Microbubbles set to make algae harvesting easier
A new technology has been developed at the University of Sheffield in the UK which uses microbubbles to harvest and remove water from algae for biofuel production.
Algae produces oils which can be used to create biodiesel but water needs to be removed from the algae first in order to do so.
Using the microbubble system is an inexpensive way to do this. The process works by floating algae particles to the surface of the water and therefore enables the producer to easily harvest the algae.
The scientists were part of a team led by Professor Will Zimmerman in the department of chemical and process engineering at the university and this technology should allow for producers to now grow their crops more ‘rapidly and densely’, he says.
‘We thought we had solved the major barrier to biofuel companies processing algae to use as fuel when we used microbubbles to grow the algae more densely,’ explains Zimmerman. ‘It turned out, however, that algae biofuels still couldn’t be produced economically, because of the difficulty in harvesting and dewatering the algae. We had to develop a solution to this problem and once again, microbubbles provided a solution.’
The microbubble system is expected to save about 1,000 times the amount of energy when compared to existing floating systems, and is also much cheaper to install.

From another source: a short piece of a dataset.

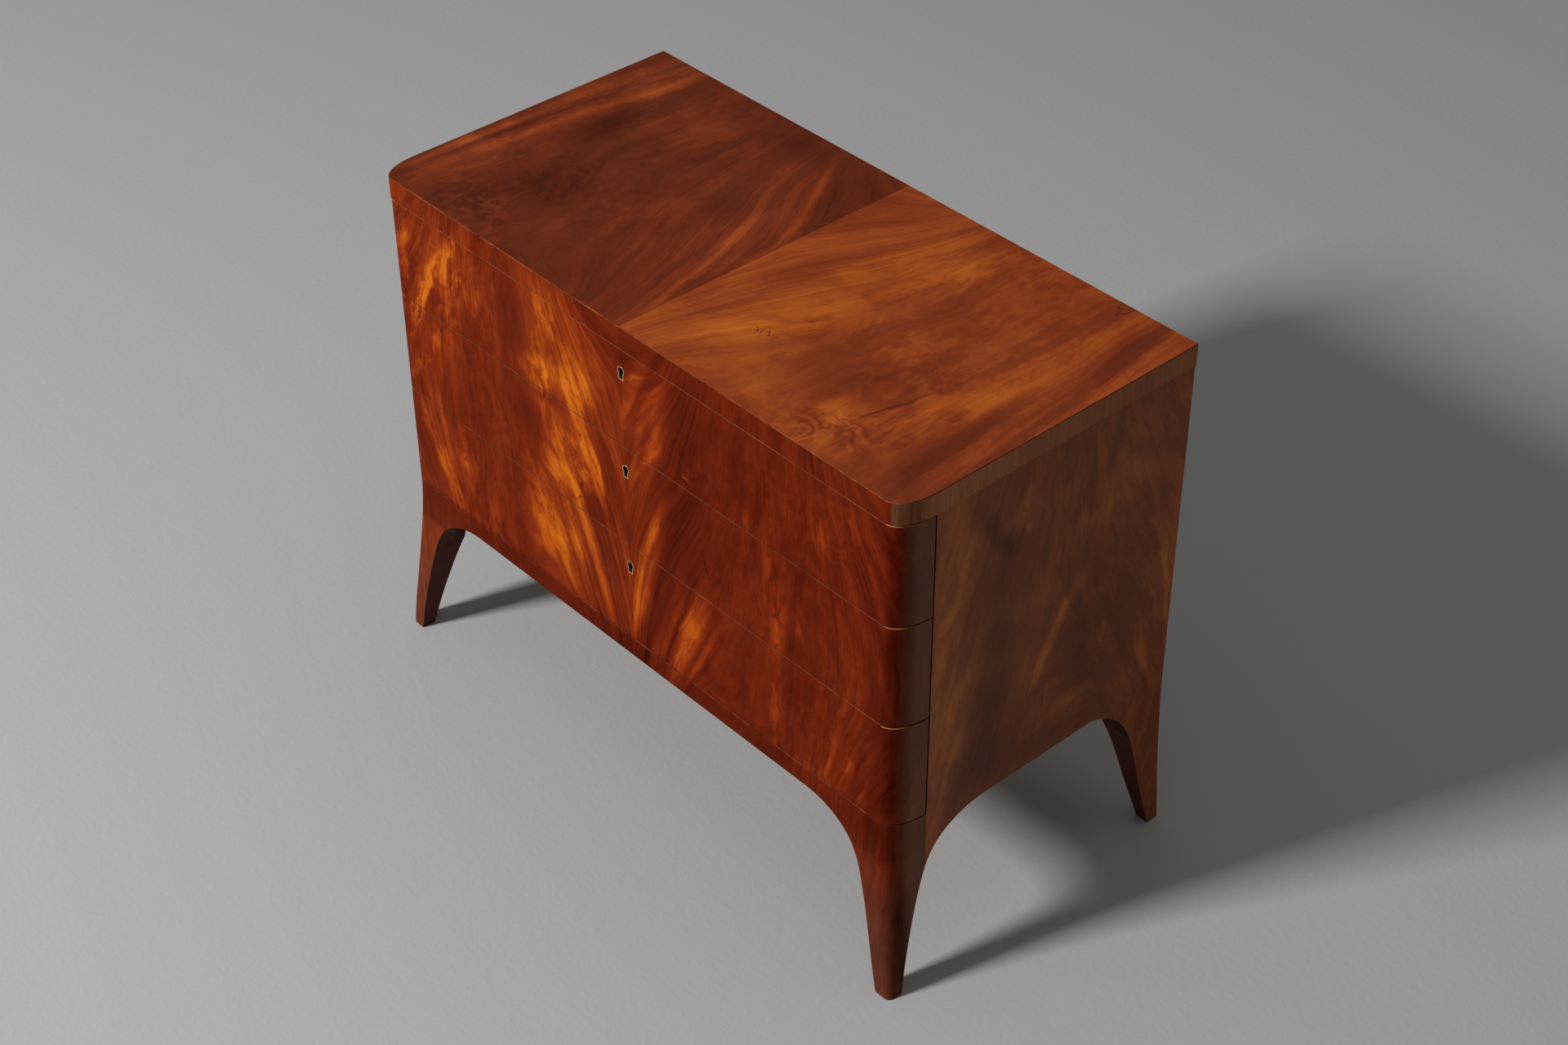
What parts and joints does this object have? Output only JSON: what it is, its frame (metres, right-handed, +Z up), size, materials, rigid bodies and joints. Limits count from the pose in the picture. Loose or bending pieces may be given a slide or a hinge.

Now a pilot plant will be built to test the system on an industrial level, with the team working with Tata Steel at their site in Scunthorpe using CO₂ from their flue-gas stacks. This partnership is expected to continue.
Bruce Adderley, manager of Climate Change Breakthrough Technology, says: ‘Professor Zimmerman’s microbubble-based technologies are exactly the kind of step-change innovations that we are seeking as a means to address our emissions in the longer term, and we are delighted to have the opportunity to extend our relationship with Will and his team in the next phase of this pioneering research.'
The research was funded by the Engineering and Physical Sciences Research Council and also supported by the Royal Society Innovation Award 2010 and the Concept Fund of Yorkshire Forward.